Tesla delivered the first of its new and much less expensive battery-powered cars last week, betting that it can move beyond producing a relative few luxury vehicles and become a mass producer.

Tesla founder Elon Musk drove a Model 3, whose prices begin at $35,000, onto a stage at Tesla’s Fremont factory to kick off sales, and declared, “The whole point of this company was to make a really great, affordable electric car. And we finally have it.”

California has a big stake in whether Musk’s “moment of truth,” as the New York Times terms it, pays off.

California’s politicians and civic leaders have portrayed Tesla as the crown jewel of the state’s efforts to build a new economy for the 21st century while dramatically reducing carbon emissions. Gov. Jerry Brown has set a goal of having 1.5 million battery- or hydrogen-powered “zero emission vehicles” or ZEVs on California roads by 2025, roughly five times their current numbers, with ZEVs being 15 percent of all new car sales by then.

Toward that end, the state has been an indirect investor in Tesla through corporate tax breaks and direct subsidies to purchasers of its cars. Tesla has also benefited handsomely by selling credits to other automakers in lieu of their meeting state quotas for making and selling ZEVs.

If Tesla doesn’t deliver on its ambitious production and sales goals for Model 3 and finally become profitable, it will not only be a huge setback for Musk and other stockholders, but for the politicians who are also betting on its success.

About a half-million potential Model 3 purchasers have put down deposits for the long-awaited Model 3, and Musk has set a target of producing 600,000 cars a year by 2018. But a shortage of battery packs limited production to just 25,000 in the second quarter of this year.

One factor in Tesla’s ability to meet its goals is that it’s about to lose a very important federal tax credit for purchasers. The subsidy begins to phase out once an automaker reaches 200,000 in ZEV production and Tesla is on the cusp of doing so. It’s likely that few, if any, of Model 3’s purchasers will receive the $7,500 tax rebate.

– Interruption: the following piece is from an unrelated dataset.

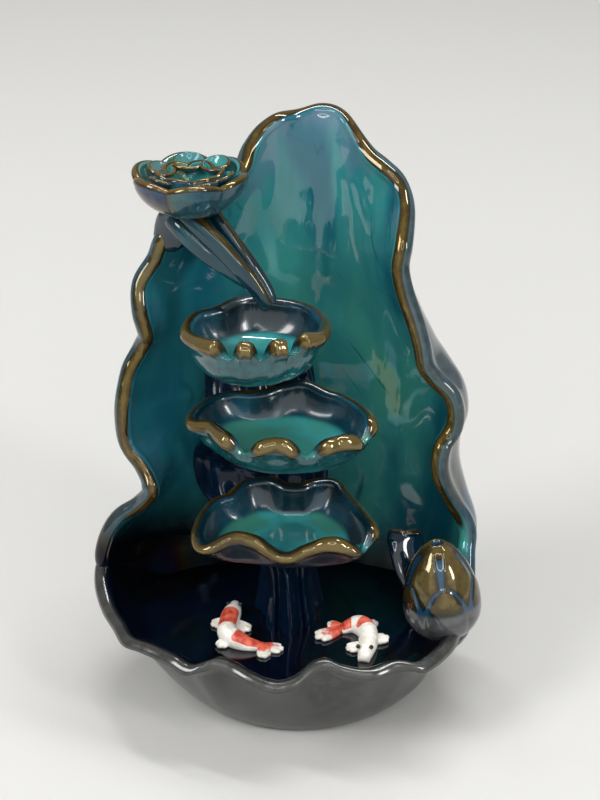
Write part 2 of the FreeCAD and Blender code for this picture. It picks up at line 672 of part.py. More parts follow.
def joined(name, shapes):
    """One solid from several that overlap."""
    item = doc.addObject("Part::MultiFuse", name)
    item.Refine = False
    item.Shapes = shapes
    return item


def cut_away(name, base, tool):
    """The base without what the tool takes from it."""
    item = doc.addObject("Part::Cut", name)
    item.Refine = False
    item.Base = base
    item.Tool = tool
    return item


clear_stalk = cut_away("stalk_behind_cups", stalk, joined("cup_hollows", cores))
hollow_basin = cut_away("hollow_basin", basin, joined("base_hollow", [cavity, vent]))
bored_bud = cut_away("bored_bud", bud, stick_hole)
lotus = joined("lotus", [flower, cone_seat, spout, spout_web, side_web])
bored_lotus = cut_away("bored_lotus", cut_away("bored_seat", lotus, smoke_well), smoke_passage)
burner = joined("ceramic_burner", [leaf, hollow_basin, clear_stalk, bored_lotus, bored_bud, bud_seat,
                                   curled_leaf] + cups)

# Koi: two small castings glued flat on the basin floor

AROUND_KOI = 24
MODELLED_LENGTH = 27.0
BODY_WIDTHS = (0.30, 0.42, 0.52, 0.55, 0.50, 0.42, 0.20)
BODY_HEIGHTS = (0.34, 0.62, 0.92, 1.0, 0.92, 0.78, 0.40)
# Share of the length, share of the width and height of a fin above the floor
FIN_SECTIONS = [(0.0, 0.5, 0.20), (0.3, 0.8, 0.22), (0.6, 1.0, 0.20), (0.85, 0.8, 0.15), (1.0, 0.4, 0.10)]
HALF_SUNK = 0.36
FIN_SUNK = 0.14


def koi(name, across, along, spine, fins):
    """One koi: a body along its spine from tail root to nose, with its tail lobes and fins as
    (root x, root y, tip x, tip y, half width). Its middle is placed at shares of the basin's half width
    and front reach, and it is cut flat where it is glued to the floor."""
    thick = size("koi_thickness")
    scale = size("koi_length") / MODELLED_LENGTH
    middle = Vector(across * size("basin_half_width"), along * size("basin_front_reach"),
                    size("basin_floor_height"))
    curve = Part.BSplineCurve()
    curve.interpolate([middle + Vector(x, y, 0) * scale for x, y in spine])
    line = curve.discretize(Number=len(BODY_WIDTHS))
    body = [point + UP * (HALF_SUNK * thick * height) for point, height in zip(line, BODY_HEIGHTS)]
    halves = [(thick * width * scale, (1 - HALF_SUNK) * thick * height)
              for width, height in zip(BODY_WIDTHS, BODY_HEIGHTS)]
    pieces = [skin(tube_rings(body, halves, around=AROUND_KOI))]
    for x, y, tip_x, tip_y, width in fins:
        root = middle + Vector(x, y, 0) * scale + UP * (FIN_SUNK * thick)
        tip = middle + Vector(tip_x, tip_y, 0) * scale + UP * (FIN_SUNK * thick)
        blade = [blend(root, tip, share) for share, spread, lift in FIN_SECTIONS]
        halves = [(width * spread * scale, lift * thick) for share, spread, lift in FIN_SECTIONS]
        pieces.append(skin(tube_rings(blade, halves, around=AROUND_KOI)))
    reach = 2 * size("koi_length")
    above_floor = Part.makeBox(reach, reach, 2 * thick, middle - Vector(reach / 2, reach / 2, 0))
    clipped = [piece.common(above_floor) for piece in pieces]
    return feature(name, clipped[0].fuse(clipped[1:]))


koi_left = koi("koi_left", -0.333, -0.34,
               [(9.5, -10), (2.5, -8.6), (-2.5, -4), (-2.2, 5), (-0.5, 15)],
               [(9, -10, 10.4, -16, 1.9), (8.5, -10, 16.4, -11.2, 1.8), (-2, 6, -8.5, 3.2, 2.0),
                (-1, 5, 4.8, 0, 1.8), (-2, -5, -5.4, -10, 1.8)])
koi_right = koi("koi_right", 0.303, -0.43,
                [(-6, 5.4), (-1.8, 6.6), (2, 4.4), (3.2, -2), (1.2, -13)],
                [(-5.5, 6.4, -10.4, 9.2, 1.7), (-5, 6, -14.6, 0.4, 1.9), (3, -2, 10, 1, 2.0),
                 (2, -4, -4.4, -6.2, 2.0), (3.6, 5, 5.4, 10.8, 1.6)])

doc.recompute()

# Checks, then one file for each piece

PIECES = [burner, koi_left, koi_right]
for item in doc.Objects:
    if "Invalid" in item.State or "Error" in item.State:
        raise RuntimeError("failed object: " + item.Name)
for item in PIECES:
    if item.Shape.isNull() or not item.Shape.isValid():
        raise RuntimeError("bad shape: " + item.Name)
    print(item.Name, len(item.Shape.Solids), round(item.Shape.Volume))

os.makedirs("parts", exist_ok=True)
for item in PIECES:
    item.Label = item.Name
    item.Shape.exportStep("parts/%s.step" % item.Label)
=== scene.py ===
"""Backflow incense burner: the glazed leaf, basin, cups, lotus and bud, and two painted koi.

The shapes are worked out in millimetres in the frame's own axes, and each mesh is brought to metres.
"""
import bmesh
import bpy
import math
from mathutils import Matrix, Vector, noise as wave


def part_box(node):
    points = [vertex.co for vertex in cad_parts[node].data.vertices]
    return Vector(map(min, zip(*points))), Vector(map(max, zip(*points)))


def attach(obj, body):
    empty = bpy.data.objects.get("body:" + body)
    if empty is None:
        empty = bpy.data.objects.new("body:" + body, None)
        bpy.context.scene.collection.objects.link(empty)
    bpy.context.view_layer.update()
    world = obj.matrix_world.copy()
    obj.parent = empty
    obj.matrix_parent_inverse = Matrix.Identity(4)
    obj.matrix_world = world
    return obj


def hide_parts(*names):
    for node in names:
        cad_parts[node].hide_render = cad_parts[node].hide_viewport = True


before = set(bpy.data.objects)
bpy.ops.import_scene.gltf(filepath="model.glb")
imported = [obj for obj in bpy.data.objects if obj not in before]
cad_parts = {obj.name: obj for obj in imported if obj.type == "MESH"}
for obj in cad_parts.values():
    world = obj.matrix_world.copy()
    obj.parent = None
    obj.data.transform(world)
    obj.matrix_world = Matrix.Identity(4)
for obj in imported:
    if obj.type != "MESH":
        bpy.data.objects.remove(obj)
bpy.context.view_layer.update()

MM = 0.001
UP = Vector((0, 0, 1))
koi_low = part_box("koi_left")[0]
FLOOR_HEIGHT = koi_low.z / MM

# Helpers for smooth outlines and skins


def blend(a, b, share):
    """A value or a point part of the way from a to b."""
    return a + (b - a) * share


def bell(distance, width):
    """One at no distance, falling to nothing over a few widths."""
    return math.exp(-(distance / width) ** 2)


def soft_step(value, low, high):
    """Zero up to low, one from high, and smooth between."""
    share = min(max((value - low) / (high - low), 0.0), 1.0)
    return share * share * (3 - 2 * share)


def turn(count):
    """Evenly spaced angles of one full turn, in radians."""
    return [2 * math.pi * i / count for i in range(count)]


CURVE_STEPS = 12


def curve_point(before, start, end, after, t):
    """A point at the share t of the way from start to end, on the smooth curve through four points."""
    return 0.5 * (2 * start + (end - before) * t + (2 * before - 5 * start + 4 * end - after) * t ** 2
                  + (3 * start - before - 3 * end + after) * t ** 3)


def smooth_loop(corners, count):
    """Evenly spaced points on the closed smooth curve through the given corner points."""
    dense = []
    total = len(corners)
    for k in range(total):
        four = [corners[(k + step) % total] for step in (-1, 0, 1, 2)]
        dense += [curve_point(*four, step / CURVE_STEPS) for step in range(CURVE_STEPS)]
    lengths = [0.0]
    for k, point in enumerate(dense):
        lengths.append(lengths[-1] + (dense[(k + 1) % len(dense)] - point).length)
    result = []
    k = 0
    for i in range(count):
        wanted = lengths[-1] * i / count
        while lengths[k + 1] < wanted:
            k += 1
        share = (wanted - lengths[k]) / (lengths[k + 1] - lengths[k])
        result.append(blend(dense[k], dense[(k + 1) % len(dense)], share))
    return result


def smooth_line(corners, count):
    """Evenly shared points on the open smooth curve through the given corner points."""
    ends = [2 * corners[0] - corners[1]] + list(corners) + [2 * corners[-1] - corners[-2]]
    result = []
    for i in range(count):
        place = (len(corners) - 1) * i / (count - 1)
        k = min(int(place), len(corners) - 2)
        result.append(curve_point(*ends[k:k + 4], place - k))
    return result


def off_line(x, z, line):
    """How far a place on the wall is from a line of places."""
    nearest = math.inf
    for (x0, z0), (x1, z1) in zip(line, line[1:]):
        length = math.hypot(x1 - x0, z1 - z0)
        share = min(max(((x - x0) * (x1 - x0) + (z - z0) * (z1 - z0)) / length ** 2, 0.0), 1.0)
        nearest = min(nearest, math.hypot(x - blend(x0, x1, share), z - blend(z0, z1, share)))
    return nearest


def normals(rings, away_from):
    """Unit normals of the surface through the rings, pointing away from the given point."""
    last = len(rings) - 1
    around = len(rings[0])
    result = []
    for k, ring in enumerate(rings):
        row = []
        for i in range(around):
            along = ring[(i + 1) % around] - ring[i - 1]
            across = rings[min(k + 1, last)][i] - rings[max(k - 1, 0)][i]
            row.append(along.cross(across).normalized())
        result.append(row)
    middle = last // 2
    facing = sum(n.dot(p - away_from) for n, p in zip(result[middle], rings[middle]))
    if facing < 0:
        result = [[-n for n in row] for row in result]
    return result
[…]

One question for California legislators, when they return to Sacramento after a mid-summer recess, is whether the state should replace the vanishing federal subsidy.

The Assembly has passed Assembly Bill 1184, which would do exactly that, and it’s nearing a decisive floor vote in the Senate.

Carried by Assemblyman Phil Ting, D-San Francisco, the measure would spend $500 million a year from auctions of cap-and-trade carbon emission allowances to new subsidies just for electric car purchases. Initially, the subsidy would reduce the net price of the ZEV to that of a conventional compact car.

The bill’s sponsors are listed as two groups founded by billionaire environmentalist – and potential candidate for governor – Tom Steyer, Advanced Energy Economy and NextGen Climate America, Inc.

Although neither the bill nor legislative staff analyses specifically mention Tesla, it’s evident that by confining the very generous new rebates to battery-powered cars and excluding ZEVs powered by hydrogen or hybrids, the bill’s major effect would be to help Tesla sell Model 3s in California.

One sharply critical analysis by the Senate Environmental Quality Committee staff cited its very narrow focus and its demand on limited and variable auction proceeds and suggested that it be held over until next year. However, the committee added its endorsement, indicating that the measure has the blessing of legislative leaders.